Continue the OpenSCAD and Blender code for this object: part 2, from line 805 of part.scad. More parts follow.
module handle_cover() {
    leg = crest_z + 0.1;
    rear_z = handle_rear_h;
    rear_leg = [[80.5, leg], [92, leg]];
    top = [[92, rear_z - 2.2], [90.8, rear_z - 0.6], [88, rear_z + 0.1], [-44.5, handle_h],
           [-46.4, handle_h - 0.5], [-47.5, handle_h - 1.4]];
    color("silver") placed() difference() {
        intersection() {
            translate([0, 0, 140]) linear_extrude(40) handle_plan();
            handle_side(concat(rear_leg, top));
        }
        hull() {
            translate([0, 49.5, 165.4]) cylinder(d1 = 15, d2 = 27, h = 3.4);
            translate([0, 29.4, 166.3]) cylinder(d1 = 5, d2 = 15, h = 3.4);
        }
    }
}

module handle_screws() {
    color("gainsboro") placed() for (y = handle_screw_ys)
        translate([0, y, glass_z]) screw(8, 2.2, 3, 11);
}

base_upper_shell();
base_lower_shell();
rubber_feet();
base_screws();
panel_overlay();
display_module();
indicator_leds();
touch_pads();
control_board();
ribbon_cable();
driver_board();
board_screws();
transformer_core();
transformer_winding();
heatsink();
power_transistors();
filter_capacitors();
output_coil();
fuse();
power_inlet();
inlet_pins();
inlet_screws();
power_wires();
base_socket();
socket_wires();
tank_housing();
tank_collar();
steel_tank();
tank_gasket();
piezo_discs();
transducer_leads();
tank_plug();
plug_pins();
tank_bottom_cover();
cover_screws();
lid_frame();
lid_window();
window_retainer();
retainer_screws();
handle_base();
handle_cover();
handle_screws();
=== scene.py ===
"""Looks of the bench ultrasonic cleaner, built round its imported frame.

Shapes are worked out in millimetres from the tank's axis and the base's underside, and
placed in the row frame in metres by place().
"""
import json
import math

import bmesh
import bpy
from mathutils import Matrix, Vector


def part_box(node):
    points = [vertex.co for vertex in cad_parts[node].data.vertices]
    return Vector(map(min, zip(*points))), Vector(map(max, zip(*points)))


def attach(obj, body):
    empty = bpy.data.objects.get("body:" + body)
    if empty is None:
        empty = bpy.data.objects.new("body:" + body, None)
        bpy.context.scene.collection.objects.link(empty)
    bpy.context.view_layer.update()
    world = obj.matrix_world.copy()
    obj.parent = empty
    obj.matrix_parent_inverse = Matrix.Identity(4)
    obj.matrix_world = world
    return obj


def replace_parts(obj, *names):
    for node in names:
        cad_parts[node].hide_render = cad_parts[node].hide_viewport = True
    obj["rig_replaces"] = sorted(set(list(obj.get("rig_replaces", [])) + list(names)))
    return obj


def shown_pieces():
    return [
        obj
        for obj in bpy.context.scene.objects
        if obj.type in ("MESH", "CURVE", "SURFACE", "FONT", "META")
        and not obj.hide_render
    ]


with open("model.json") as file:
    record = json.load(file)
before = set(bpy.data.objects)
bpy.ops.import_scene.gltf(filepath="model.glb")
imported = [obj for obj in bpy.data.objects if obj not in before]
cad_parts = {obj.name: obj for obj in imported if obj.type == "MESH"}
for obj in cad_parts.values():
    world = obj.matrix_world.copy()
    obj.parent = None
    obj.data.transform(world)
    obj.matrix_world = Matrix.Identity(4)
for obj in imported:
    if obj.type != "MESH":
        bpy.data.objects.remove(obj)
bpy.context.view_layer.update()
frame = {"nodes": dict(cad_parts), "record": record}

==

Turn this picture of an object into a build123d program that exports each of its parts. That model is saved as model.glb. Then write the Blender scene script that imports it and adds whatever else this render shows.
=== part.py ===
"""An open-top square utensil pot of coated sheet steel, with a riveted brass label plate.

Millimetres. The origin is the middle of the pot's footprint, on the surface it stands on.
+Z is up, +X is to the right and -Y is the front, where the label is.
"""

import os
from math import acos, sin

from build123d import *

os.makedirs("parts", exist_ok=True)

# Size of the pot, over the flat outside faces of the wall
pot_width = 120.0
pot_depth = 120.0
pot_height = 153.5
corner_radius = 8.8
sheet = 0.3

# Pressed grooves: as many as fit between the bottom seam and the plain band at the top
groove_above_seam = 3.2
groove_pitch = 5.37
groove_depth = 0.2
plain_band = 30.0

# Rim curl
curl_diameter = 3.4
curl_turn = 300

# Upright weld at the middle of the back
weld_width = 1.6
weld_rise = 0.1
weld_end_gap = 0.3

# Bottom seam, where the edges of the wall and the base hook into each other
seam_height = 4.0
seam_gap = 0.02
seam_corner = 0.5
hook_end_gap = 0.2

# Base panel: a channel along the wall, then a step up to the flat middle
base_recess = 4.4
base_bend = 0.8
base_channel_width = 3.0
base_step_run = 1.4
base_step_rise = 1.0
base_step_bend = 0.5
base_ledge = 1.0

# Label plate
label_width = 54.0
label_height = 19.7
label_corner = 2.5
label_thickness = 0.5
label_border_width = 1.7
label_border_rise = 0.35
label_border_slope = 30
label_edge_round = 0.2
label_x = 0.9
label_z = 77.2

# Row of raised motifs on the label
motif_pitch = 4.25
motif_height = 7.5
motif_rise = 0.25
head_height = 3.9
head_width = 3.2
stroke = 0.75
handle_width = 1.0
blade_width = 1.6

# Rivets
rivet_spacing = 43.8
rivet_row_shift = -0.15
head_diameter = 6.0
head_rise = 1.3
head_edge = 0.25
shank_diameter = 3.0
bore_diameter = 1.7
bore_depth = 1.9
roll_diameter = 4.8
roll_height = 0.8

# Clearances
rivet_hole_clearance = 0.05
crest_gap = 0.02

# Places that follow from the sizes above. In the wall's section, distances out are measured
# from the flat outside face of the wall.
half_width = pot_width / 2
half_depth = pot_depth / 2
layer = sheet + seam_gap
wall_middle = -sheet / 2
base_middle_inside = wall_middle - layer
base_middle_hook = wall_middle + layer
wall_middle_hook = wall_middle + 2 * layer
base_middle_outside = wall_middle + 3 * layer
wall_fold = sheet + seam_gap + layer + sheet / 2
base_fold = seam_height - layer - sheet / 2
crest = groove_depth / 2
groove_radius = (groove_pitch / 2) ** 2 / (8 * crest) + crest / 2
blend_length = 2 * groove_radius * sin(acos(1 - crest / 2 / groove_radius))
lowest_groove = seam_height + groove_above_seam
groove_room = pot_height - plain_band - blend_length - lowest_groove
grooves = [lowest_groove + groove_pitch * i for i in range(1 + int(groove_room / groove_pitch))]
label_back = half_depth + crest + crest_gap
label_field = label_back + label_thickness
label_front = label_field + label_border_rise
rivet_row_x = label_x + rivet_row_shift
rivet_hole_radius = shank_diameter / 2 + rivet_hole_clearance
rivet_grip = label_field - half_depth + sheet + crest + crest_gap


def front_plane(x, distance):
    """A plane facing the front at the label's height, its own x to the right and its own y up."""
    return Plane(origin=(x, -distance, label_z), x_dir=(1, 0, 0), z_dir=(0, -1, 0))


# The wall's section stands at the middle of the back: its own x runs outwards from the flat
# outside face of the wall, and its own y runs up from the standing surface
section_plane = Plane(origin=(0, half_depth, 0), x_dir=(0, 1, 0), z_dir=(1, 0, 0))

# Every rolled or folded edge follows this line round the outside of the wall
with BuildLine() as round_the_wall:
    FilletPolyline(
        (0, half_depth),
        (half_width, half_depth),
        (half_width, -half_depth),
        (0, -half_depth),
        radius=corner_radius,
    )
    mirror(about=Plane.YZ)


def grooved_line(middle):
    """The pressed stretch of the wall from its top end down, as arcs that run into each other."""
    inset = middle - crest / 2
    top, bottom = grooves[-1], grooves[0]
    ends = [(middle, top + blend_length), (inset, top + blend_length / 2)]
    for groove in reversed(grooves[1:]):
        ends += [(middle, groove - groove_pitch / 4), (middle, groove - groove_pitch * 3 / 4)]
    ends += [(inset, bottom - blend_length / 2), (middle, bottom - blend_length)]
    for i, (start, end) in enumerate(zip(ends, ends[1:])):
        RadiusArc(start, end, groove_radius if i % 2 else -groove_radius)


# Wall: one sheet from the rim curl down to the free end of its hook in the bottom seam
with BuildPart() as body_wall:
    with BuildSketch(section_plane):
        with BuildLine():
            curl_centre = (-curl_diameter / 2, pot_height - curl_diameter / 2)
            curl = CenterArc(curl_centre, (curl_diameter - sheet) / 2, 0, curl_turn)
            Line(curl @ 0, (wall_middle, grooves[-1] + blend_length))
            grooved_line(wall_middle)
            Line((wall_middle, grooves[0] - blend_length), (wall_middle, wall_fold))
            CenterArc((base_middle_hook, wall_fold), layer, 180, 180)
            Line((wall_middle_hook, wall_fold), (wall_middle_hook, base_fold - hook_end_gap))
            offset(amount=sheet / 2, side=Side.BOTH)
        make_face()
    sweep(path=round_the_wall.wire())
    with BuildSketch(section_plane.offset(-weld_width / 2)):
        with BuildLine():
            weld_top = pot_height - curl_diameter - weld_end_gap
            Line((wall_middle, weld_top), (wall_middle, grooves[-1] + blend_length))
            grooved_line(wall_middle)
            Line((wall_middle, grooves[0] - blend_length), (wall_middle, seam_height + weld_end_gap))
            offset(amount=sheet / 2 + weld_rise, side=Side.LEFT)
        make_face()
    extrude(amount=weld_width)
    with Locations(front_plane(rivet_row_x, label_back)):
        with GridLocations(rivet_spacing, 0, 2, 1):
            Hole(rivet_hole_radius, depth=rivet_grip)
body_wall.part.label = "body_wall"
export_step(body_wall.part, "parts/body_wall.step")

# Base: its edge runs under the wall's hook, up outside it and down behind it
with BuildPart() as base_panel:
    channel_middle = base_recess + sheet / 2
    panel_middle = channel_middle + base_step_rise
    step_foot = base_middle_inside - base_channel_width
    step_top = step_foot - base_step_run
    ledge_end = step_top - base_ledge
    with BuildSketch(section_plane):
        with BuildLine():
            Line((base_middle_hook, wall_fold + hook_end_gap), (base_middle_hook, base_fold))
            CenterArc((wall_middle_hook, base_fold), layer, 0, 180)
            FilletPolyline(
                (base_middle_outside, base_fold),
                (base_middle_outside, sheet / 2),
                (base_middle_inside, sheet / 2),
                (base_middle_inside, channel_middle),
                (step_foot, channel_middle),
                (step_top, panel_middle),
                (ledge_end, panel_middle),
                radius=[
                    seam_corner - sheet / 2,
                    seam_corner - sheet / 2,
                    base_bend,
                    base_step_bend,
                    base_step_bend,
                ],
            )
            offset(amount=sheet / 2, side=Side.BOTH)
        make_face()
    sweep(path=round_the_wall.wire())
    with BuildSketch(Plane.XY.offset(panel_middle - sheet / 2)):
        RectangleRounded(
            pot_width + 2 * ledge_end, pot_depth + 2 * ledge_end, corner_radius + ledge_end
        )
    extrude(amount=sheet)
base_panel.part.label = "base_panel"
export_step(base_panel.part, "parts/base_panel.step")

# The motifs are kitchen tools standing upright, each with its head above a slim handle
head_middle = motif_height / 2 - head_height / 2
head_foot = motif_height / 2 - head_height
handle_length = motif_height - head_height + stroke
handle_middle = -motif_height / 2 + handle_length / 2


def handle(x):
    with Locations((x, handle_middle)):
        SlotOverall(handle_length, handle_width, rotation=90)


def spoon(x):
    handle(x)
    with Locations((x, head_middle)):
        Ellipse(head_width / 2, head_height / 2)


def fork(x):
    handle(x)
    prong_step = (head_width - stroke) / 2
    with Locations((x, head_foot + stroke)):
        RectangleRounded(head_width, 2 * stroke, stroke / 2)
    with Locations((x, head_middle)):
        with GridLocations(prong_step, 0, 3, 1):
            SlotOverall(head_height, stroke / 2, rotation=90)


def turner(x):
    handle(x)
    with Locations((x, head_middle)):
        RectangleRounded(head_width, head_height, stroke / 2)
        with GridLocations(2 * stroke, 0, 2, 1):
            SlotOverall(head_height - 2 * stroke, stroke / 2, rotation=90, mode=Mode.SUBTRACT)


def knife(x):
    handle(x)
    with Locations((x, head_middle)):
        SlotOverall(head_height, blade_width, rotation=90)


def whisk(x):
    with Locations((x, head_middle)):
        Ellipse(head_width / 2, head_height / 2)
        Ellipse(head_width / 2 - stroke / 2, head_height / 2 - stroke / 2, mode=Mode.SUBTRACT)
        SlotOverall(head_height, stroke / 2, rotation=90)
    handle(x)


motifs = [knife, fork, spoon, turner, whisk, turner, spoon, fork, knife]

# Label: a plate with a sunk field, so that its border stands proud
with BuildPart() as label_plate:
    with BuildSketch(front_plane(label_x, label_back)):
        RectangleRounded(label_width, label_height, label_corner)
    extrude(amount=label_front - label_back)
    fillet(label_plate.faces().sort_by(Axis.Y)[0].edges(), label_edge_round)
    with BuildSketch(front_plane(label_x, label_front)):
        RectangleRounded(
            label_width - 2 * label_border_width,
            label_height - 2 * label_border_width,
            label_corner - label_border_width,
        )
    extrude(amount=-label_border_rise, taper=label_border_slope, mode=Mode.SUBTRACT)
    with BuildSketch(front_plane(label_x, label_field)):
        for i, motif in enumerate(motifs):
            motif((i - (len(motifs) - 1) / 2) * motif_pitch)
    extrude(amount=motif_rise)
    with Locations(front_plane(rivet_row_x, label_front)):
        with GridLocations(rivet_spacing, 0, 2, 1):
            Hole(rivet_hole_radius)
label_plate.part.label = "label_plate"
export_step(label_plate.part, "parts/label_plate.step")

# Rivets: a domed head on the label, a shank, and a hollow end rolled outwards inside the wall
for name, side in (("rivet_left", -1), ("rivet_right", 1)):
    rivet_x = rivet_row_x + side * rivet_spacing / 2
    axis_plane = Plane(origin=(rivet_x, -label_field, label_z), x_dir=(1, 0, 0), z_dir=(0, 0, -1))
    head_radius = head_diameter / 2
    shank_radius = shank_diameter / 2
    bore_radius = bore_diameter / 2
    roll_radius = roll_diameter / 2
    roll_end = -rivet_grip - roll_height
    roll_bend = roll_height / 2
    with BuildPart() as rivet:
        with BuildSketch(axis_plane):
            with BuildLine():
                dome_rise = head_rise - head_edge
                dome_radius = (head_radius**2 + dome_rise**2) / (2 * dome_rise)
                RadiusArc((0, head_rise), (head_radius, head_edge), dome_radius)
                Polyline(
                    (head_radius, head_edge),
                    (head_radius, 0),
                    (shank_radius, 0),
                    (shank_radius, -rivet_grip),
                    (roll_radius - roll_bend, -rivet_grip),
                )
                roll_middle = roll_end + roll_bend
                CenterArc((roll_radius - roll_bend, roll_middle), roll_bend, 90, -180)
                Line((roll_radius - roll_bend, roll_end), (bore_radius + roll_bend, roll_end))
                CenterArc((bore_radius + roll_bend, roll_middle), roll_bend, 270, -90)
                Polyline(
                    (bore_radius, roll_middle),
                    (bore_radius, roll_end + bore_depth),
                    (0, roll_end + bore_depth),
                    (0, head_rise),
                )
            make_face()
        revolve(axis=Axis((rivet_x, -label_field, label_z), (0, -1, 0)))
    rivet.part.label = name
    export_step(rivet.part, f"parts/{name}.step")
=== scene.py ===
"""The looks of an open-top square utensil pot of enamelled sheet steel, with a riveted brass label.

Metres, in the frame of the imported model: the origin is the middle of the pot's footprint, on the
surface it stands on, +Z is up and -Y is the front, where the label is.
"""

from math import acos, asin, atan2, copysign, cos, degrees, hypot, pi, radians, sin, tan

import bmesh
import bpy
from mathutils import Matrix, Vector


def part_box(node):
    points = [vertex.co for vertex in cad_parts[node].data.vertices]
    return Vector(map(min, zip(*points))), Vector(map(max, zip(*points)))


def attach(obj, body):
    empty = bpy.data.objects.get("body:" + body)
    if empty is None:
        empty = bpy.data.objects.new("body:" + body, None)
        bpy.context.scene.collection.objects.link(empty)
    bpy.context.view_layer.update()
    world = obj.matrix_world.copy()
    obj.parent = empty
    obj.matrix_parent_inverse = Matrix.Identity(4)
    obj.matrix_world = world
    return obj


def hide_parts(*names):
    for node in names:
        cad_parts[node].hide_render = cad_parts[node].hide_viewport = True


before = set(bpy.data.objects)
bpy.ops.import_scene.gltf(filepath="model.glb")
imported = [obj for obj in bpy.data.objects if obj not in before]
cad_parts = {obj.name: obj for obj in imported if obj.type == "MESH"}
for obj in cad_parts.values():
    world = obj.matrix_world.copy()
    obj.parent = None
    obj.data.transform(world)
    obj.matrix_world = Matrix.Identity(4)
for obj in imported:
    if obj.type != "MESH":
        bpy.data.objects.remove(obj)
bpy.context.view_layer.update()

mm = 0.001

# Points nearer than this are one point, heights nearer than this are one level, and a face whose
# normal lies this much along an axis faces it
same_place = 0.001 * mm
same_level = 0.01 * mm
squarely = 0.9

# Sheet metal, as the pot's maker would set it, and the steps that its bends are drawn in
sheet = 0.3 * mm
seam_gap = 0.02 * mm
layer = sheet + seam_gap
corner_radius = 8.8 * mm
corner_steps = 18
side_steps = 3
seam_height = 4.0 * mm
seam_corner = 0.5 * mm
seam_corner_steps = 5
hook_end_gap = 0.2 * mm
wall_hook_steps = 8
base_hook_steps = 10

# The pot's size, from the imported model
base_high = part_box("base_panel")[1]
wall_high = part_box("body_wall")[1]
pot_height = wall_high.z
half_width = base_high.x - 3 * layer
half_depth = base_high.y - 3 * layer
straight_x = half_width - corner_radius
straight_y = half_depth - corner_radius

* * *

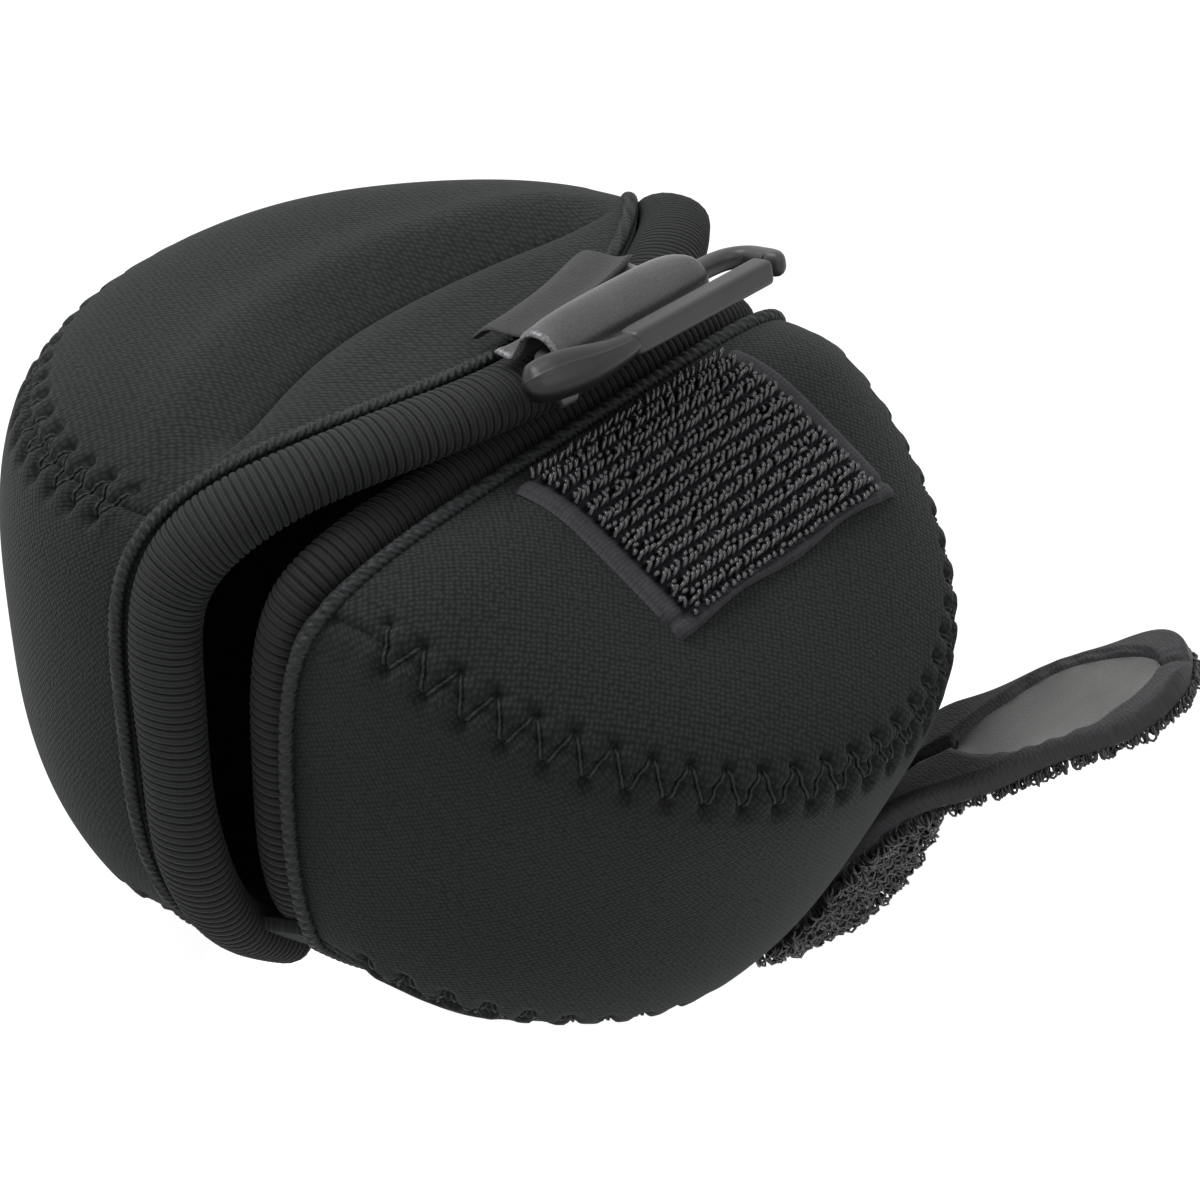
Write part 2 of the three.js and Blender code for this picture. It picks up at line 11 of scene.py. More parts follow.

→ **The problem**:
Scan the material above for the string "into" and report each line where you find it.

→ **Result for this task**:
Turn this picture of an object into a build123d program that exports each of its parts. That model is saved as model.glb. Then write the Blender scene script that imports it and adds whatever else this render shows.
# Bottom seam, where the edges of the wall and the base hook into each other
    """The pressed stretch of the wall from its top end down, as arcs that run into each other."""